◆ Problem details: Return the lines exactly as they stand, from the first of the material through the line containing "# curve's bounding box.".

◆ Extracted entries:
——

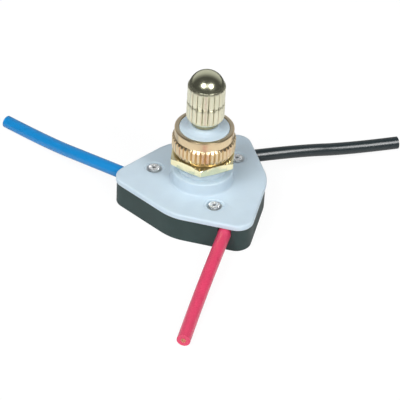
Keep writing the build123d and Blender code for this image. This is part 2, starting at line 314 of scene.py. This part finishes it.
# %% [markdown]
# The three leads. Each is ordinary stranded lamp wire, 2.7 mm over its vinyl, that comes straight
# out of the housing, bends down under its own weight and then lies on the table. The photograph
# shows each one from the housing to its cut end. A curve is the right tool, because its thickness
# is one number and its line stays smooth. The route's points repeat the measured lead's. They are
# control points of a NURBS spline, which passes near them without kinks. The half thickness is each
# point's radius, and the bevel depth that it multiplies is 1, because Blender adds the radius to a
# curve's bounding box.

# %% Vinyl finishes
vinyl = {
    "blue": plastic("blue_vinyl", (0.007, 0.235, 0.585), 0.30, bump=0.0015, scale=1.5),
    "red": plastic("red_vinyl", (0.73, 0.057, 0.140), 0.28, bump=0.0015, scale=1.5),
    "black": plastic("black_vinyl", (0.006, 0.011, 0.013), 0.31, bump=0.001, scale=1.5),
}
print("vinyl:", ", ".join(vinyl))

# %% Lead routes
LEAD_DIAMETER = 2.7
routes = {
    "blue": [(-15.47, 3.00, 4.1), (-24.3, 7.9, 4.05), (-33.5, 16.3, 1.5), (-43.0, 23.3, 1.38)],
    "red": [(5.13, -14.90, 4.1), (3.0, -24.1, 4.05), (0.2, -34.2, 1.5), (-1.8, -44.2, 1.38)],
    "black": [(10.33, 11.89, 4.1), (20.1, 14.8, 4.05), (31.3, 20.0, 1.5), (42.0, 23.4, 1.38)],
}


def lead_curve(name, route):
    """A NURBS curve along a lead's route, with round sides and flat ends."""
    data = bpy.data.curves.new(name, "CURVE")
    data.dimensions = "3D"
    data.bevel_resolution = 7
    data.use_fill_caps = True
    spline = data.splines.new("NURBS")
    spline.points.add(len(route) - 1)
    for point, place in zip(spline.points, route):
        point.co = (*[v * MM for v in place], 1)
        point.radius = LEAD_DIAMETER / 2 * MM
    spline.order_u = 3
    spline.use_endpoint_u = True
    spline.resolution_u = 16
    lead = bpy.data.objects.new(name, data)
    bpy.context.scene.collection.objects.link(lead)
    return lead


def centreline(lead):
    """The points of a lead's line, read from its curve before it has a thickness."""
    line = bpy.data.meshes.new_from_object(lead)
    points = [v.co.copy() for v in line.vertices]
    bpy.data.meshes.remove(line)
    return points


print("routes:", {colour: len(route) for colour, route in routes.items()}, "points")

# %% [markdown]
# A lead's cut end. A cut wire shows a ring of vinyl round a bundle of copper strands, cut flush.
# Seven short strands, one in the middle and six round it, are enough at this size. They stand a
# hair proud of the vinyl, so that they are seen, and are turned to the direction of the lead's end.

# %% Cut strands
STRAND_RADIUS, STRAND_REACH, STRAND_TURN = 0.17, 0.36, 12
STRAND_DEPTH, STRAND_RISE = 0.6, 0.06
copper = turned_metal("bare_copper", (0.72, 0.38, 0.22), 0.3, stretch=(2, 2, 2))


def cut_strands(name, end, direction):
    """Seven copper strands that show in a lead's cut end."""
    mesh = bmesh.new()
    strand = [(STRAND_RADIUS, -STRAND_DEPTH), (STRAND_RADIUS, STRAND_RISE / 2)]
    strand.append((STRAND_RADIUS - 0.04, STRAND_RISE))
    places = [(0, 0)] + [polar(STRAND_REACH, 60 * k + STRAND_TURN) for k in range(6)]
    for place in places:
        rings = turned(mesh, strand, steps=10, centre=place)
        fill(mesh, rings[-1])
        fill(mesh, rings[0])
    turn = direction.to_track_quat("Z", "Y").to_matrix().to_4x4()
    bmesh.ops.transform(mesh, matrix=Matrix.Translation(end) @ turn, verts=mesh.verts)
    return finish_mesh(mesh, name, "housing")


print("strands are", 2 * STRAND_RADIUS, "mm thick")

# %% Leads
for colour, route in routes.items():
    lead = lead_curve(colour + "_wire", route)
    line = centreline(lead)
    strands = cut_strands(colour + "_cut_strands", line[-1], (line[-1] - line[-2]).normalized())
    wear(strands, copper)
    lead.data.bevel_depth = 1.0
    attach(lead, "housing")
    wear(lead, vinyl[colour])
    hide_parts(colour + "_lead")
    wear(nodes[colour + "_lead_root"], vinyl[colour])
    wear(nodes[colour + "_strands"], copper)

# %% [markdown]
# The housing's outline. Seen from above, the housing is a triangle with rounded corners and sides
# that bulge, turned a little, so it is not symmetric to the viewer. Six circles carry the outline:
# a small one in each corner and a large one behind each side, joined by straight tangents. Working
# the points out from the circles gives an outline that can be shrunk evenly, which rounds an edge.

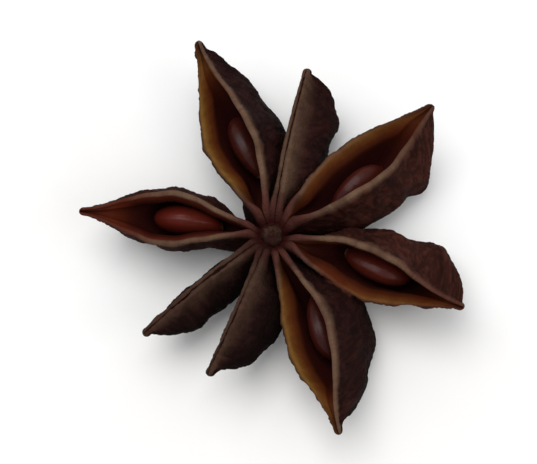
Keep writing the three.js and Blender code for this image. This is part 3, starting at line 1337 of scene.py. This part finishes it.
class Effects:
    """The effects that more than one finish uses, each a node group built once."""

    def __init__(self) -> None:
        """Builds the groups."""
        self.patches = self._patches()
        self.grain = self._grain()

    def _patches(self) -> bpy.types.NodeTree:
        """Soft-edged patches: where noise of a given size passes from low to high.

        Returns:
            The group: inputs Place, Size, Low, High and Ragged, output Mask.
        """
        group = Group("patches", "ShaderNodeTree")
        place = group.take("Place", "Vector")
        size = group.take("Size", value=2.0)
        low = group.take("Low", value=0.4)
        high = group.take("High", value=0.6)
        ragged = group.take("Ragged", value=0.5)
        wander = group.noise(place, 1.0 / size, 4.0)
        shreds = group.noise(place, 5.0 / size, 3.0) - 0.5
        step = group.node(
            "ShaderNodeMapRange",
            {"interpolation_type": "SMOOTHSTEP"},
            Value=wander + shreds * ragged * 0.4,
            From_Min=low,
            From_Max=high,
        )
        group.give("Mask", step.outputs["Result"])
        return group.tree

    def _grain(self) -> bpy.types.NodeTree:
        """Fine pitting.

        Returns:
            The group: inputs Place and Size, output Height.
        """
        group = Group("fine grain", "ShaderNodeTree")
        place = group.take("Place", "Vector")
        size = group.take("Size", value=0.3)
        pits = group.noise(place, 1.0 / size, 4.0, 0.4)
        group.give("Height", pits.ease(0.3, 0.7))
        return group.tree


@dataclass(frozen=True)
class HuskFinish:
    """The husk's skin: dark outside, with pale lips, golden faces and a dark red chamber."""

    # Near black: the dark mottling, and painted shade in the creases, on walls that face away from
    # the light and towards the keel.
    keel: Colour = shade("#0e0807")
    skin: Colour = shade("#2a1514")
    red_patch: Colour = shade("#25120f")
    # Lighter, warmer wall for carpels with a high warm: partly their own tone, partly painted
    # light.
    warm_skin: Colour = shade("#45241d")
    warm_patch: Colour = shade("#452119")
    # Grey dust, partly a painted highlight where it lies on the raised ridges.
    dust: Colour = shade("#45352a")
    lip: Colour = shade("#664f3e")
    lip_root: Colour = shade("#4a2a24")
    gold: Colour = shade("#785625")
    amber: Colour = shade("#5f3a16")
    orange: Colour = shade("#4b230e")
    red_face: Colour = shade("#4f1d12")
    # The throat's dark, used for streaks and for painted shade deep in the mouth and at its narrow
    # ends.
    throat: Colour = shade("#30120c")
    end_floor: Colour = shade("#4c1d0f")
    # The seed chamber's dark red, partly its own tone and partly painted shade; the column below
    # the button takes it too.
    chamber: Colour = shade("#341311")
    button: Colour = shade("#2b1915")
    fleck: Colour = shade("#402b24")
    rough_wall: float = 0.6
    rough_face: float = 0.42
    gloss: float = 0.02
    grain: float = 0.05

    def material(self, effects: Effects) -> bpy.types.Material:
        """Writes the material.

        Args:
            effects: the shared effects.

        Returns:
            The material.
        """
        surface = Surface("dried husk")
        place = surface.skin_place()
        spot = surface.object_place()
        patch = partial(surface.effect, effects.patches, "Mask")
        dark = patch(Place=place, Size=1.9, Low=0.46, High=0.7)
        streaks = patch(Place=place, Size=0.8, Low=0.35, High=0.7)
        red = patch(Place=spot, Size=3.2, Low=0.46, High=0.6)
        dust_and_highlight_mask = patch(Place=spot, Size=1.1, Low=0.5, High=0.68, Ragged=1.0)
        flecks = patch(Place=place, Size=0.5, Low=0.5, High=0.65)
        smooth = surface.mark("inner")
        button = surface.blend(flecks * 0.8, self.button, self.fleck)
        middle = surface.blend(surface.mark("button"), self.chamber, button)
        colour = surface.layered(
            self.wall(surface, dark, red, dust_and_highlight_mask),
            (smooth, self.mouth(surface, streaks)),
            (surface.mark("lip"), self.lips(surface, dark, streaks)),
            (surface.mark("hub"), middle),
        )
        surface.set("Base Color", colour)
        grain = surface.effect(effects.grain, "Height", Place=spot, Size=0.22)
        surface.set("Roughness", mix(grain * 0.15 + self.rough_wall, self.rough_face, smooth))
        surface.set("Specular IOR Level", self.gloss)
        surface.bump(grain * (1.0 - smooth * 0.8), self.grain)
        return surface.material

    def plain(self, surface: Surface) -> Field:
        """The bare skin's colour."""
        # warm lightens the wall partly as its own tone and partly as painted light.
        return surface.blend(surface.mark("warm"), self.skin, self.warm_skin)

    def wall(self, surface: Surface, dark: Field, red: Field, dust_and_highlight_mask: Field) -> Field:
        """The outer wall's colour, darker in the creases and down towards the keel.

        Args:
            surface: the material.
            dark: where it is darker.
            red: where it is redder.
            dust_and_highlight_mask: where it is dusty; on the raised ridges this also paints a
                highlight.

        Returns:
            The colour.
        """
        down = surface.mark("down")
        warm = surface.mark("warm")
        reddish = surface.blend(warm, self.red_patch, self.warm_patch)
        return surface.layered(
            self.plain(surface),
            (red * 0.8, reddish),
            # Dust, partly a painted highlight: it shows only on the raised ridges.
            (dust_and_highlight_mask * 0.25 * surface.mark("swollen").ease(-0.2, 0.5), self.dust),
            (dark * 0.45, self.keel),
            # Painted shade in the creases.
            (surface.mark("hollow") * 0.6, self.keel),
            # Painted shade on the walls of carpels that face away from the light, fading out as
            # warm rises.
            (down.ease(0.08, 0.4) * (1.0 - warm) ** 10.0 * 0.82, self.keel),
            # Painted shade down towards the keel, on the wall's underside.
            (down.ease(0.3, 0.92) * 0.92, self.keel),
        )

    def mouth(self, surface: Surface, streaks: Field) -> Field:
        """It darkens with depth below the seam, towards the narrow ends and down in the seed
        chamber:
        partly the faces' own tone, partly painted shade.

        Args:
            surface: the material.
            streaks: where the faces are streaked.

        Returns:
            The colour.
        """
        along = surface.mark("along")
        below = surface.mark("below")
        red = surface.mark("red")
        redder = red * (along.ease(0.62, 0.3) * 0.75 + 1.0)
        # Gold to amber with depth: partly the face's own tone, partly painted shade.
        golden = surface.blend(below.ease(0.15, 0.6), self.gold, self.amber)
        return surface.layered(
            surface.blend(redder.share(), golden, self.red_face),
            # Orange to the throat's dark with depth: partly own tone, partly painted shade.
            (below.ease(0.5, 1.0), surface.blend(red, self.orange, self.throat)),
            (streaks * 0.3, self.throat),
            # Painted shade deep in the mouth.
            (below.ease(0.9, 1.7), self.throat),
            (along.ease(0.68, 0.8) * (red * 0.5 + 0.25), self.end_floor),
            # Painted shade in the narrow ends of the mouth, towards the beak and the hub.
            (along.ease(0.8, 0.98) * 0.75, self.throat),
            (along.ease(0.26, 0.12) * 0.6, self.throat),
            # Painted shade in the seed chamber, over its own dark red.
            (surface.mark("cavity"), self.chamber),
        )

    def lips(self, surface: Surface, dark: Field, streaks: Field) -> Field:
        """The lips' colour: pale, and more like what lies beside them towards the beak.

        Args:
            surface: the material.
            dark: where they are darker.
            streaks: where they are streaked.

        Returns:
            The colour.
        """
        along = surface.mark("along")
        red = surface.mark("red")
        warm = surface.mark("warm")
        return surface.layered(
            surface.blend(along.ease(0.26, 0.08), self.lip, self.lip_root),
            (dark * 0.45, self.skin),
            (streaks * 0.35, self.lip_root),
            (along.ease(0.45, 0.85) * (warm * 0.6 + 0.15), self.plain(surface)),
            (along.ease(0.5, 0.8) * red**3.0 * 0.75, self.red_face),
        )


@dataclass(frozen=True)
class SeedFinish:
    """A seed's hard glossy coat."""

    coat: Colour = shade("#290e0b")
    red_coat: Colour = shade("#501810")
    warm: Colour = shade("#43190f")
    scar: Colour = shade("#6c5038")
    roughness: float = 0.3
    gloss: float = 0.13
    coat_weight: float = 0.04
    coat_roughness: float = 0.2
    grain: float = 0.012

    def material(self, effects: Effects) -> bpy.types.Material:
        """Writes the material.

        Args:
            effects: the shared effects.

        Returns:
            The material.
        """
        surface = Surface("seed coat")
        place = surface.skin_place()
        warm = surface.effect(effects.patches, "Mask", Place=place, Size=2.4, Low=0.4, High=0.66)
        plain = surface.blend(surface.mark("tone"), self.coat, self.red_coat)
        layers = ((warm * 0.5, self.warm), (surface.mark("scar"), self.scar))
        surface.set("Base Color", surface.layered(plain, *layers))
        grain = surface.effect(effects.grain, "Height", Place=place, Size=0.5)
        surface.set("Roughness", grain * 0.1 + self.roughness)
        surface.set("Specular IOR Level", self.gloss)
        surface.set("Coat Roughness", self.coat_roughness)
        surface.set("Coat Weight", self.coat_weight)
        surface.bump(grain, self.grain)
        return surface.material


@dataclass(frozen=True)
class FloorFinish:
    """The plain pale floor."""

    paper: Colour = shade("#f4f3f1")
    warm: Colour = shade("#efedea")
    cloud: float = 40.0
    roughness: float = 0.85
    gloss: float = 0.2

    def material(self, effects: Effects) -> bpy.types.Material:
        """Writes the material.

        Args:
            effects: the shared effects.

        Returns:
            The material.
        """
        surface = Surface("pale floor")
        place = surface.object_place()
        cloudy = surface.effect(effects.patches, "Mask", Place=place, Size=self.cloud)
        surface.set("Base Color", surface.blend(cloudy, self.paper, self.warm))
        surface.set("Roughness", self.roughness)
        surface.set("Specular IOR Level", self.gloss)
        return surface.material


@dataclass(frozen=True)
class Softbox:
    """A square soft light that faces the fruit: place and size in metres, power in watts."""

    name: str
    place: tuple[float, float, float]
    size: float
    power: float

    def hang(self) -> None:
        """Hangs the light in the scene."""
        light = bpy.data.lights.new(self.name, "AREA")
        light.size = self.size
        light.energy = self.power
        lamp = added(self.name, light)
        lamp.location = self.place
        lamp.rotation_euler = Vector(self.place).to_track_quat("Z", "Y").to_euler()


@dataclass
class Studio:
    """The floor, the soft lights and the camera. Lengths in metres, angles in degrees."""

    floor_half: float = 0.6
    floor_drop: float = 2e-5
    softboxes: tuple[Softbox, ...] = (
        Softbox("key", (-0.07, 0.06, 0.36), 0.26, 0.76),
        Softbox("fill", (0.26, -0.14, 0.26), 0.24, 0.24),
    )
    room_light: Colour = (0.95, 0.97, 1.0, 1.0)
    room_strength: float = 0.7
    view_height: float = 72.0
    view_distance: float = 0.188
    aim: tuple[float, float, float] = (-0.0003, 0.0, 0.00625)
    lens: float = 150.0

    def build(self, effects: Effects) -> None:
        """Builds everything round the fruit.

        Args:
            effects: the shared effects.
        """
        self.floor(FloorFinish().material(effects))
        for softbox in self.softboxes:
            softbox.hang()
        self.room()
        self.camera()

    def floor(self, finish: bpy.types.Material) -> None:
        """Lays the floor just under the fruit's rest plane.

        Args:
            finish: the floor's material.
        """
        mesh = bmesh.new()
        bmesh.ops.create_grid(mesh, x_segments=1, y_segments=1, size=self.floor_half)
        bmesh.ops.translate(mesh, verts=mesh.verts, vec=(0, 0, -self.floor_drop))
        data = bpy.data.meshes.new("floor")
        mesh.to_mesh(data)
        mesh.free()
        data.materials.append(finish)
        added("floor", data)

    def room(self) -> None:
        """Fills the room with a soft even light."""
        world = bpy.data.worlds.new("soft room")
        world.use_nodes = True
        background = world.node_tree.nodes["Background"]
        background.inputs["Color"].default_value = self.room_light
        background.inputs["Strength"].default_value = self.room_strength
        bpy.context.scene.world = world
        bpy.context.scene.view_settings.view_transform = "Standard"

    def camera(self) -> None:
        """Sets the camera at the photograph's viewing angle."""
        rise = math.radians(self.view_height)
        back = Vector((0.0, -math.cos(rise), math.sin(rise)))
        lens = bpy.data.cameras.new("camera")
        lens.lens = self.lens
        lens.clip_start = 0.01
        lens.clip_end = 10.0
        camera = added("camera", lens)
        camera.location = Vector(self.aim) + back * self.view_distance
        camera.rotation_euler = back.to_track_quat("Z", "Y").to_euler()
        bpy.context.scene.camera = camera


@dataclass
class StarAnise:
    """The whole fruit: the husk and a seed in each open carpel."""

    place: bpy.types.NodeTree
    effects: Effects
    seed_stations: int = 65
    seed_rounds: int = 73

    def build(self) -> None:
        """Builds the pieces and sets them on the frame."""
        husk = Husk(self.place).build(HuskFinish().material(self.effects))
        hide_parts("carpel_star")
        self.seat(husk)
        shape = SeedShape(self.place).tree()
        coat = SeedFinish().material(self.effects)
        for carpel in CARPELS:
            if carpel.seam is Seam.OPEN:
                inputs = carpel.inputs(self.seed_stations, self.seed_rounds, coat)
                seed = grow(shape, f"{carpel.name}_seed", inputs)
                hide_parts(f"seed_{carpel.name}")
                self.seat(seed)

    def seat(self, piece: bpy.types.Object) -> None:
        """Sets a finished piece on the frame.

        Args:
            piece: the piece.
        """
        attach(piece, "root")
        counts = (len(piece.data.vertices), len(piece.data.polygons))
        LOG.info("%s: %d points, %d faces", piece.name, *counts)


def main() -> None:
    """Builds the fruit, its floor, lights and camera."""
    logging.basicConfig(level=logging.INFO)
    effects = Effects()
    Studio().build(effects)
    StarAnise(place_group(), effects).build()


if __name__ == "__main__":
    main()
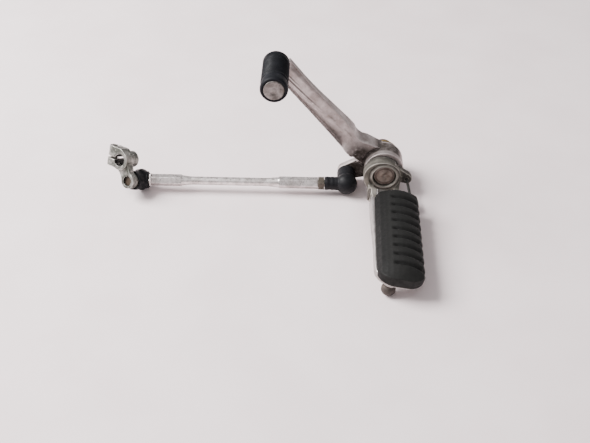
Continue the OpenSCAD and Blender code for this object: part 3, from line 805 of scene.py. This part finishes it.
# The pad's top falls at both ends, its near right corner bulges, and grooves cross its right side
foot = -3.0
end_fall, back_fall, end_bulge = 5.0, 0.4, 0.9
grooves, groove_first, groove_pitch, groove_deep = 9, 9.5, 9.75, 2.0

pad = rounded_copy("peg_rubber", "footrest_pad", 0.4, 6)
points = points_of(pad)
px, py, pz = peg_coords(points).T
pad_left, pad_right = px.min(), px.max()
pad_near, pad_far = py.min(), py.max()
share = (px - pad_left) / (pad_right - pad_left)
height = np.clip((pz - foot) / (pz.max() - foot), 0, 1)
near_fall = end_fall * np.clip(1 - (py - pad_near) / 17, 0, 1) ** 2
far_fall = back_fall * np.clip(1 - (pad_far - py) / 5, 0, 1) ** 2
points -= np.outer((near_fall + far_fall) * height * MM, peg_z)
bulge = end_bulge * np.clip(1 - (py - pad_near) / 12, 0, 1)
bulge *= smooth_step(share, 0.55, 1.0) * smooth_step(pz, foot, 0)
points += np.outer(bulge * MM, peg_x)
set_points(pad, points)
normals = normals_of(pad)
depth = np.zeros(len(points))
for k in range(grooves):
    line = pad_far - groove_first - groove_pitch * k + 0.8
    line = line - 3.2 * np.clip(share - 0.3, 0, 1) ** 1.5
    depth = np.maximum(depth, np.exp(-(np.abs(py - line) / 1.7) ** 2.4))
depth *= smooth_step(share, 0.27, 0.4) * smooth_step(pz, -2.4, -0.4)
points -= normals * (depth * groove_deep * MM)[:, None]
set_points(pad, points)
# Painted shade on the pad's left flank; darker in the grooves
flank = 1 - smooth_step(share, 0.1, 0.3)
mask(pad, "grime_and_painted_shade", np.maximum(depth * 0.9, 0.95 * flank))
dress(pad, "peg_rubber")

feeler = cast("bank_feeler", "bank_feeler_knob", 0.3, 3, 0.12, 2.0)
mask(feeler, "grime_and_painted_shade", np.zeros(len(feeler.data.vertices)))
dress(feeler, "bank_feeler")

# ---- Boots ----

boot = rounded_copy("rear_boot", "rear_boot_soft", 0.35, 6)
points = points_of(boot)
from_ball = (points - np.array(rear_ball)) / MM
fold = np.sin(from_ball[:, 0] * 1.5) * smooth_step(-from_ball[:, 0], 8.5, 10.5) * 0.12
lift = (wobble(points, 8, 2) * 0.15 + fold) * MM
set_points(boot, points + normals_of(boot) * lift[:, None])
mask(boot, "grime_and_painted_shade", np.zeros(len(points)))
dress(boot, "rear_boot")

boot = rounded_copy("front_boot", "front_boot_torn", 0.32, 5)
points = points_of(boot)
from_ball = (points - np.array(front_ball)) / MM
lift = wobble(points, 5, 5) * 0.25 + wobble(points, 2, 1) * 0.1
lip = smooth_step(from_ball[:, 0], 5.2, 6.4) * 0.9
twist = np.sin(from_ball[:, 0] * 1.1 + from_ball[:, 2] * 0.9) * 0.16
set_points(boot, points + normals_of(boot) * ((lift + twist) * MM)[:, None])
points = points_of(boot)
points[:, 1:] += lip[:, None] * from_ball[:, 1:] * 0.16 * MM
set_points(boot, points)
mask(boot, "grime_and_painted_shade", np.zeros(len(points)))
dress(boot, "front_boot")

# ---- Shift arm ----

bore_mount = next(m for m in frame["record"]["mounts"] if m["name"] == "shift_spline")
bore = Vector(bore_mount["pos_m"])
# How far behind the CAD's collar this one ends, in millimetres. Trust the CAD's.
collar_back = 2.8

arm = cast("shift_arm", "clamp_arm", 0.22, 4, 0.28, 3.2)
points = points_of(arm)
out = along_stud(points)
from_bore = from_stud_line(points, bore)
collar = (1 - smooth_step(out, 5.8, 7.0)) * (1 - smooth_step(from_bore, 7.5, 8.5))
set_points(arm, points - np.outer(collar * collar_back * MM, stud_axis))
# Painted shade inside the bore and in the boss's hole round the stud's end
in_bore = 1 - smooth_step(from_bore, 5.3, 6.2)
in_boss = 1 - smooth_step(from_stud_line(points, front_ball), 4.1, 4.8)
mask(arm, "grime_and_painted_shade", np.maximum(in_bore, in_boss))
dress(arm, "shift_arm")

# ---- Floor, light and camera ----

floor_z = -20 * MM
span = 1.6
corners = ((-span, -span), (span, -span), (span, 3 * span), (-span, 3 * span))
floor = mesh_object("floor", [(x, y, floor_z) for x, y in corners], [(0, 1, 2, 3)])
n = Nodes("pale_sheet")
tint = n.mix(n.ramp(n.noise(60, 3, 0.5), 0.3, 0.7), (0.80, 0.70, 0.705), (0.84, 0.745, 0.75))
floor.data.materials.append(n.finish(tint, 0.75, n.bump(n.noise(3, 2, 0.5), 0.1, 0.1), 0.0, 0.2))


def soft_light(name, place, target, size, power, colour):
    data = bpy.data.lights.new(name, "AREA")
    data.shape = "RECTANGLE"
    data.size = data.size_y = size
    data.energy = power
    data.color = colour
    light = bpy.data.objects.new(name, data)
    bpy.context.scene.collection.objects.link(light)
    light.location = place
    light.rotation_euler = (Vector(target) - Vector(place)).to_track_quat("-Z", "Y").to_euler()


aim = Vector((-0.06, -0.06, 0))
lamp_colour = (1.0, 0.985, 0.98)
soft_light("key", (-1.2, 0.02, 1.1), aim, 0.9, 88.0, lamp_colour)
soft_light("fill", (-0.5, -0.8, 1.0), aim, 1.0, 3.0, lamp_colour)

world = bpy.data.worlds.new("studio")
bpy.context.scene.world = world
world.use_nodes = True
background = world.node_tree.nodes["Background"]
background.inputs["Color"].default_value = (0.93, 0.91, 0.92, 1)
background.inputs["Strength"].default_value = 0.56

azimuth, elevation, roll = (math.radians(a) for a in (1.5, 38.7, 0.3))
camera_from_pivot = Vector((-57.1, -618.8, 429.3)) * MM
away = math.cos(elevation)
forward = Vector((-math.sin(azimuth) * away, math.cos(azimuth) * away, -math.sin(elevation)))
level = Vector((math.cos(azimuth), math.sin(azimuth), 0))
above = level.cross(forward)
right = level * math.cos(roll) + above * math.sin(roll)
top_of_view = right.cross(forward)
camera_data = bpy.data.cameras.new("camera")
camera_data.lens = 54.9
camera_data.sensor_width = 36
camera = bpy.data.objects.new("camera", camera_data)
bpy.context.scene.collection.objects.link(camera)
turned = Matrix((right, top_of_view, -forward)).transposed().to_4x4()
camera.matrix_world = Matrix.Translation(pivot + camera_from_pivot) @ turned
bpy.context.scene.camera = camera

——

◆ Expected answer:
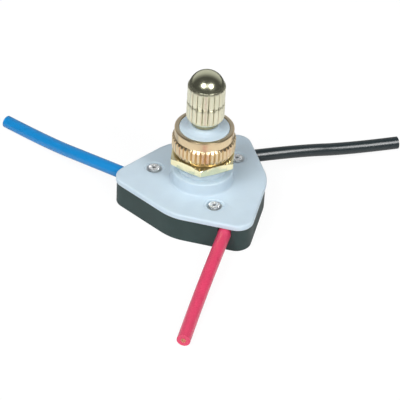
Keep writing the build123d and Blender code for this image. This is part 2, starting at line 314 of scene.py. This part finishes it.
# %% [markdown]
# The three leads. Each is ordinary stranded lamp wire, 2.7 mm over its vinyl, that comes straight
# out of the housing, bends down under its own weight and then lies on the table. The photograph
# shows each one from the housing to its cut end. A curve is the right tool, because its thickness
# is one number and its line stays smooth. The route's points repeat the measured lead's. They are
# control points of a NURBS spline, which passes near them without kinks. The half thickness is each
# point's radius, and the bevel depth that it multiplies is 1, because Blender adds the radius to a
# curve's bounding box.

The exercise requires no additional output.